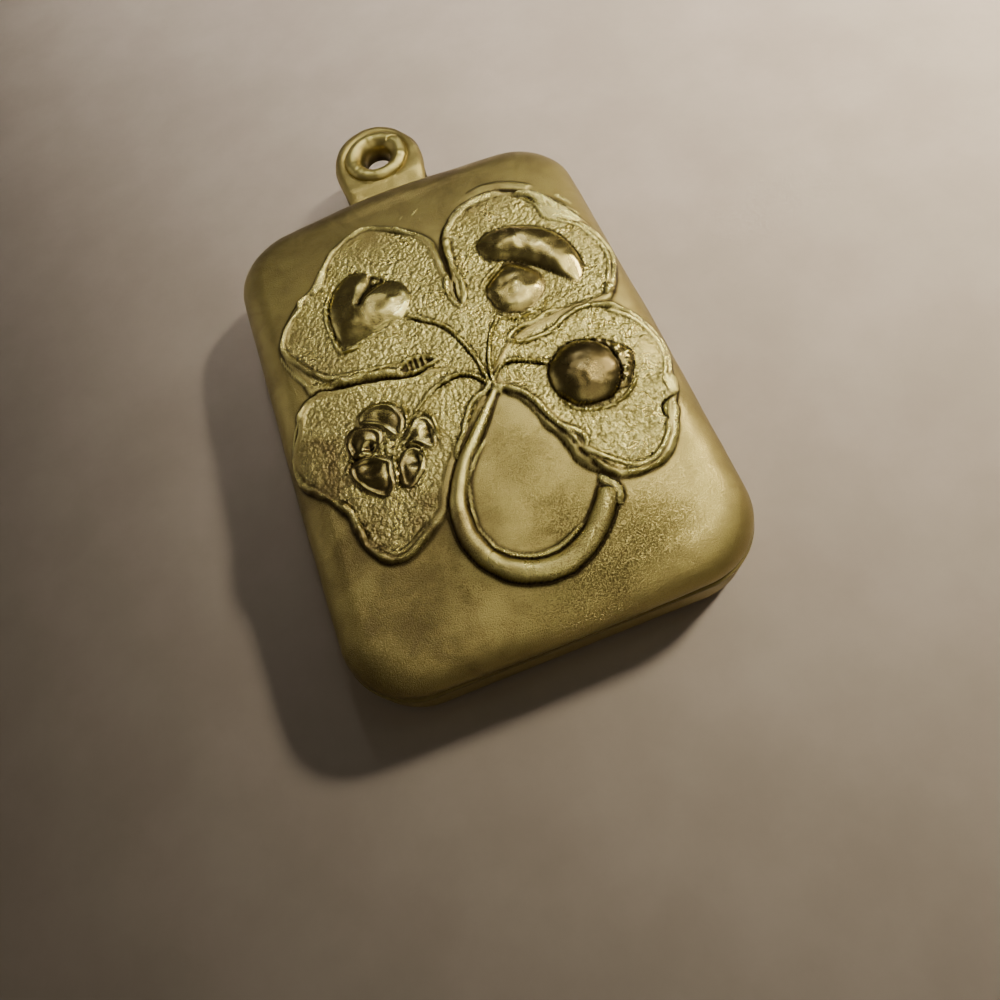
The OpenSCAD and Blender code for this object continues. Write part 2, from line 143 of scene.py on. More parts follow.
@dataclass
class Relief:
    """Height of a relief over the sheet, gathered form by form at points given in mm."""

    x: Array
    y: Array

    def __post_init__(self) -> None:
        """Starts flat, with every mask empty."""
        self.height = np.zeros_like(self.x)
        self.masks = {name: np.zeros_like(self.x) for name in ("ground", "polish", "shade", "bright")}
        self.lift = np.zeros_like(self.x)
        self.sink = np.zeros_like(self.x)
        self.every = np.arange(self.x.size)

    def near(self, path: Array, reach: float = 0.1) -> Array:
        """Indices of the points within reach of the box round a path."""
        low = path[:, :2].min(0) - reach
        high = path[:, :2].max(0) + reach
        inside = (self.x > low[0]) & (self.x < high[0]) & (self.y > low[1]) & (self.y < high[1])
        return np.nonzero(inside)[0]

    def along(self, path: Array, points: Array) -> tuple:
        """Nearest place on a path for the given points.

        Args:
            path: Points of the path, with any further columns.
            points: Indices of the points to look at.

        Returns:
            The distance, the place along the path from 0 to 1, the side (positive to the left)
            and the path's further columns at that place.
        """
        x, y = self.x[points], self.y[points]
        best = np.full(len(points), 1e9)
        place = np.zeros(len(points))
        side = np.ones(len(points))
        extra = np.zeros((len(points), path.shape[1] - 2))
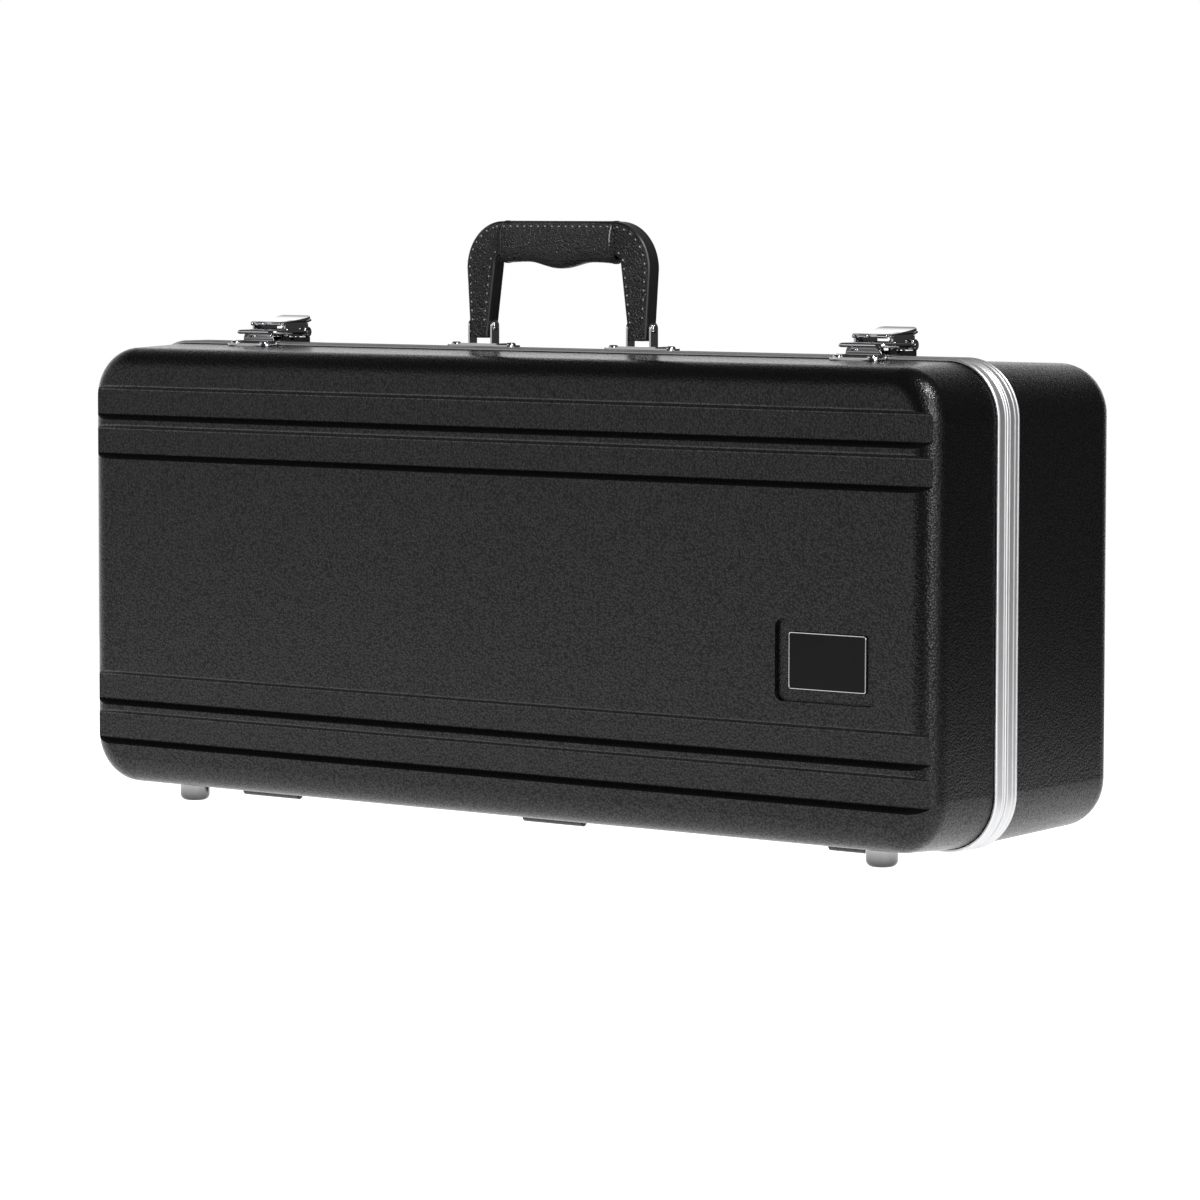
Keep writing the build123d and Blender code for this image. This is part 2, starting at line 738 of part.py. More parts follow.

──────

Task instructions
Reproduce, please, the lines of the material from its first line down to the line containing "self.every = np.arange(self.x.size)", keeping both ends and nothing beyond them.

Task result
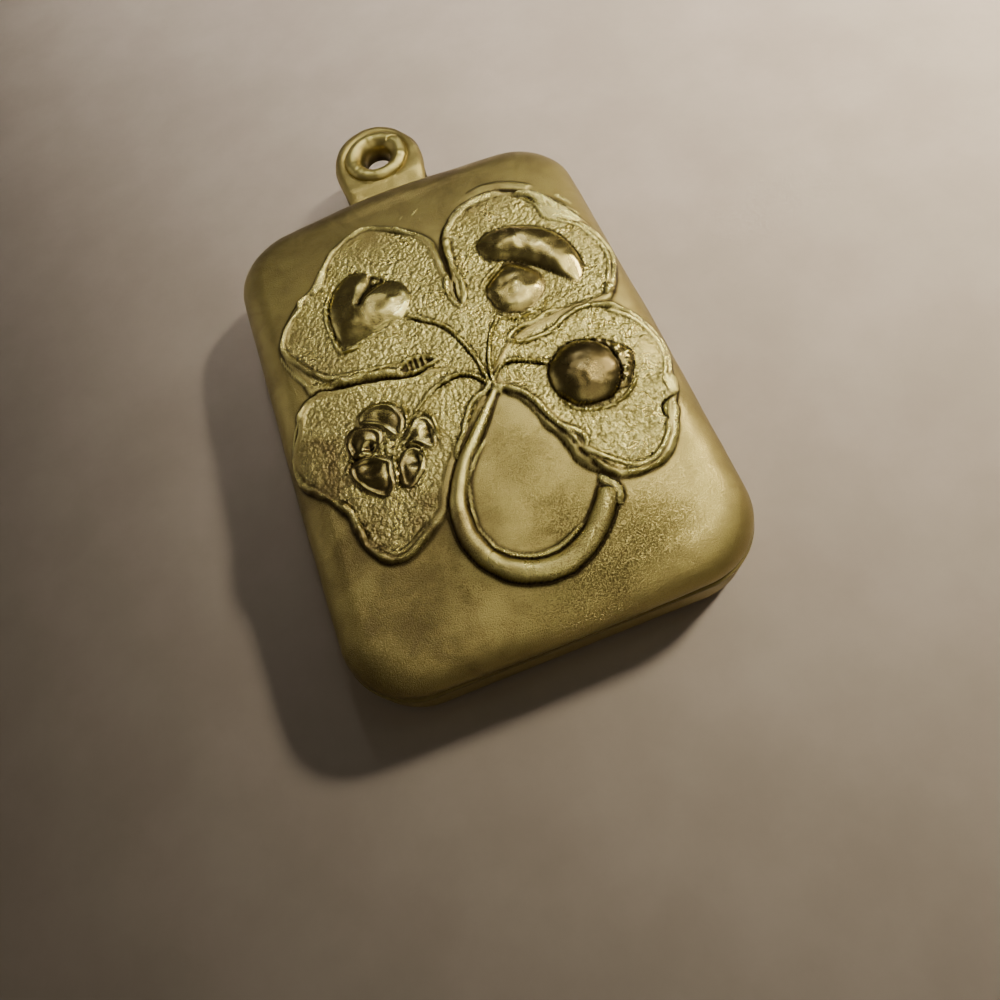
The OpenSCAD and Blender code for this object continues. Write part 2, from line 143 of scene.py on. More parts follow.
@dataclass
class Relief:
    """Height of a relief over the sheet, gathered form by form at points given in mm."""

    x: Array
    y: Array

    def __post_init__(self) -> None:
        """Starts flat, with every mask empty."""
        self.height = np.zeros_like(self.x)
        self.masks = {name: np.zeros_like(self.x) for name in ("ground", "polish", "shade", "bright")}
        self.lift = np.zeros_like(self.x)
        self.sink = np.zeros_like(self.x)
        self.every = np.arange(self.x.size)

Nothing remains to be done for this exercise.